OPINION OF THE COURT

Appellant, the Tenant Action Group, an organization whose members are tenants and tenant groups in Philadelphia, appeals an order of the Commonwealth Court, denying its petition for intervention in an action commenced in that court by the Philadelphia Facilities Management Corporation and Philadelphia Gas Works.

Plaintiff Philadelphia Gas Works is owned by the City of Philadelphia and supplies gas to customers in that city. Plaintiff Philadelphia Facilities Management Corporation operates and manages the facilities of Philadelphia Gas Works under an agreement with the city.

Defendants in the action are Commonwealth Attorney General Edward G. Biester and Commonwealth Secretary of Revenue Howard A. Cohen.

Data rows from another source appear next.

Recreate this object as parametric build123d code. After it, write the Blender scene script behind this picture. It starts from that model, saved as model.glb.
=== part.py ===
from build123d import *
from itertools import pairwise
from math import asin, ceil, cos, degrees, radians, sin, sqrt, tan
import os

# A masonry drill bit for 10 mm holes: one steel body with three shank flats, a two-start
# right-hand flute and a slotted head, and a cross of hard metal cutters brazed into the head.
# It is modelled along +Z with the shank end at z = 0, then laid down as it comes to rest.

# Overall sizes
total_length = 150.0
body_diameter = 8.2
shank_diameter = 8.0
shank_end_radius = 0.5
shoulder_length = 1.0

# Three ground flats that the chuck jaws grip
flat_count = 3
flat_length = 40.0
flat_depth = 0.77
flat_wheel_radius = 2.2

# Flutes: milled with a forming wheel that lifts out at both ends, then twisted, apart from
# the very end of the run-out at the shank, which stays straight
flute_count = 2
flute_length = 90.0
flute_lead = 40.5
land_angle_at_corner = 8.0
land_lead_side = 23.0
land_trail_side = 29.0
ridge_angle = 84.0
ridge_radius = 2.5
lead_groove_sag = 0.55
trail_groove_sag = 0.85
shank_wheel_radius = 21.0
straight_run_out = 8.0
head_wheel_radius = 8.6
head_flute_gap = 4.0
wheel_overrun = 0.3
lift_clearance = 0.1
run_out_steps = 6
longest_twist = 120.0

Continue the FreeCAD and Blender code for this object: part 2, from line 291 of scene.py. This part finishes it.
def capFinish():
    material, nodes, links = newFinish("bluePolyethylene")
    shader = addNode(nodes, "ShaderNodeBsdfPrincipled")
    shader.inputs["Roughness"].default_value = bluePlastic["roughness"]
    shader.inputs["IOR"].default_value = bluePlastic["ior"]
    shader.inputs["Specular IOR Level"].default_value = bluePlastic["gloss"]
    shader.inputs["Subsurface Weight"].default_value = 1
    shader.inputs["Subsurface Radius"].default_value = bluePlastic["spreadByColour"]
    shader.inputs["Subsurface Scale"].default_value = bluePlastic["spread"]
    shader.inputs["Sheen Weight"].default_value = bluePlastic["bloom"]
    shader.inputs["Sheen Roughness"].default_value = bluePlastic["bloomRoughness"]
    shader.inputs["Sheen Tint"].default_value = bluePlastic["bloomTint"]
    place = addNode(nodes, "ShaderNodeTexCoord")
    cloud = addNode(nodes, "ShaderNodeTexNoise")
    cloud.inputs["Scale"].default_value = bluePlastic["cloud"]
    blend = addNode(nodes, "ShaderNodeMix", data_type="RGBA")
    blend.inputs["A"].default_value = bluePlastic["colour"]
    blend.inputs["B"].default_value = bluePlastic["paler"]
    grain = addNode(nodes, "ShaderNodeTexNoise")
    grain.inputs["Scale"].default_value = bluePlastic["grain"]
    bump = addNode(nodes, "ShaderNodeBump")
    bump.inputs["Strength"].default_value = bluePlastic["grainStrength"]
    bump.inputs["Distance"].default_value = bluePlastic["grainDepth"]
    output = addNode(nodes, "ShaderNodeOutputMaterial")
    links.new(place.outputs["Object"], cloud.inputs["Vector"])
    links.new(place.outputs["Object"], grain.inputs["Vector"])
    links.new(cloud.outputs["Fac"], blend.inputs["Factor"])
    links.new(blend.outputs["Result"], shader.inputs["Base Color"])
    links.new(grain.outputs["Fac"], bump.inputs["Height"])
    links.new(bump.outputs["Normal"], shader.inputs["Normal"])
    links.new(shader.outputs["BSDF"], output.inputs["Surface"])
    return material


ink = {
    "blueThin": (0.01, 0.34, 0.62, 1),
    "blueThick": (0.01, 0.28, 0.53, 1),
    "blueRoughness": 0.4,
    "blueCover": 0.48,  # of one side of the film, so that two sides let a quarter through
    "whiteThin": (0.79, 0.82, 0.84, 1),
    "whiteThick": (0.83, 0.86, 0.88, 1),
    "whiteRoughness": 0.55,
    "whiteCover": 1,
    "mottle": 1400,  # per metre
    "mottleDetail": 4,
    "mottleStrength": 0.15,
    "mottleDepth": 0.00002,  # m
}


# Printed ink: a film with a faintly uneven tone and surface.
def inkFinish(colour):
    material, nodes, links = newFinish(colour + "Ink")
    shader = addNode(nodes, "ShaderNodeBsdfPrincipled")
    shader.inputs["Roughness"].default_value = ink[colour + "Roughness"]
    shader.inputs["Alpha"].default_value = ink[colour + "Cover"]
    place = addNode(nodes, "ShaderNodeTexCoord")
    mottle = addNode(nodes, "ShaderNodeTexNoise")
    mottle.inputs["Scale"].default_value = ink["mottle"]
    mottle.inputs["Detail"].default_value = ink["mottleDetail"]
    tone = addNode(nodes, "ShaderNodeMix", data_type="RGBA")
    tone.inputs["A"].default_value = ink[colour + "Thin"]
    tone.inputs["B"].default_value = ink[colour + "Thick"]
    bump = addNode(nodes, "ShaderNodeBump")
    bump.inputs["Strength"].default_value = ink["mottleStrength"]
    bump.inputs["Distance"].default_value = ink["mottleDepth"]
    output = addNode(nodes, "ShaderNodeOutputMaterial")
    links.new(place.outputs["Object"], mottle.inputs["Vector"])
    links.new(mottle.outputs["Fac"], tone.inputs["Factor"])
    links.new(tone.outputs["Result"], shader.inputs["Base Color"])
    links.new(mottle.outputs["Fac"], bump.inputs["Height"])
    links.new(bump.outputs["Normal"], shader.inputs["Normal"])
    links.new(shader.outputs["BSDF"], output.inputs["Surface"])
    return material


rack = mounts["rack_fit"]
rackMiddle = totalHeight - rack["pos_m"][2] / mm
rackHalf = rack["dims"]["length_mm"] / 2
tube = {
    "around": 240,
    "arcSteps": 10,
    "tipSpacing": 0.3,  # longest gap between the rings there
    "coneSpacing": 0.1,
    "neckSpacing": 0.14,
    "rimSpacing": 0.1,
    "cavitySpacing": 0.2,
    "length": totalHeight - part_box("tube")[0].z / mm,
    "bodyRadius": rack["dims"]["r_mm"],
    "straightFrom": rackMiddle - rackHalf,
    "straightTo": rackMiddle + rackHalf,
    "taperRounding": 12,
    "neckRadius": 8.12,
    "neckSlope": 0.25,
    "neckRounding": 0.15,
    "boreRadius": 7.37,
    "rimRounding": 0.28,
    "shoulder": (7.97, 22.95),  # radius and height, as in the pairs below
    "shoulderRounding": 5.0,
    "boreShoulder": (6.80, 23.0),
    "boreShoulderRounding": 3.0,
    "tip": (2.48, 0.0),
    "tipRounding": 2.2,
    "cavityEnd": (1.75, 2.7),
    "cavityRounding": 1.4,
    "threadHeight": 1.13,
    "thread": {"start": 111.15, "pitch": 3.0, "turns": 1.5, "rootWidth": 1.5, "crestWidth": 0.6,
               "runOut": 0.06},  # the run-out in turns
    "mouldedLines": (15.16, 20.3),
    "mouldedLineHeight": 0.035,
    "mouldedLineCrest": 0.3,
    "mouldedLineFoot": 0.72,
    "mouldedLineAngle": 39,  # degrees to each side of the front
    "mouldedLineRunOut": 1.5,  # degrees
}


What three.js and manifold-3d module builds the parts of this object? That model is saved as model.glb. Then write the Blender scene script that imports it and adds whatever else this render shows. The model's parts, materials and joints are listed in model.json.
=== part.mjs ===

Plaintiffs challenged the constitutionality of the Utility Service Tenants Rights Act,*fn1 which provides that when a landlord who is obligated to pay for utility service fails to do, the tenant may avert a shutoff of service by paying the amount due and may withhold from rental payments the amount paid to the utility. The act requires the utility to follow certain procedures before it may discontinue service. Appellant seeks to intervene as a defendant, claiming its members have an interest in the upholding of the act.

Pa.R.C.P. 2327 provides:

". . . [A]t any time during the pendency of an action, a person not a party thereto shall be permitted to intervene therein . . . if [inter alia] . . . the determination of such action may affect any legally enforceable interest of such person whether or not he may be bound by a judgment in the action."

[ 487 Pa. Page 63]

Appellant alleges its members' rights under the challenged act constitute a legally enforceable interest that may be affected.

Under Pa.R.C.P. 2329:

"Upon the filing of the petition and after hearing, of which due notice shall be given to all parties, the court, if the allegations of the petition have been established and are found to be sufficient, shall enter an order allowing intervention; but an application for intervention may be refused, if

"(1) the claim or defense of the petitioner is not in subordination to and in recognition of the propriety of the action; or

"(2) the interest of the petitioner is already adequately represented; or

"(3) the petitioner has unduly delayed in making application for intervention or the intervention will unduly delay, embarrass or prejudice the trial or the adjudication of the rights of the parties." (Emphasis added.)

Appellant contends it was improper for Commonwealth Court to deny the petition to intervene without a hearing. We agree. Rule 2329, supra, clearly states the court is to hold a hearing before acting on a petition to intervene. In Hayes v. School District of Pittsburgh, 33 Pa. Commw. 71, 381 A.2d 193 (1977), the court applied that rule to hold a trial court had erred in dismissing a petition to intervene without a hearing, since a hearing was necessary to determine whether the requirements for intervention had been met. We find that Hayes should have been followed in the instant case and that a hearing is required.

The order of the Commonwealth Court is reversed and the case is remanded for a hearing on the petition.

[ 487 Pa. Page 64]

FLAHERTY, Justice, concurring.

Although I concur in the result reached by the majority, I cannot join in the majority opinion which strictly construes the language, ". . . after hearing . . ." contained in Pennsylvania Rule of Civil Procedure 2329. There are many instances when the record alone would provide a sufficient basis for the Court to act on a petition to intervene. Thus, I would construe the language, ". . . after hearing . . ." as requiring a "hearing" only when such is necessary, not where the result can be reached as a matter of law.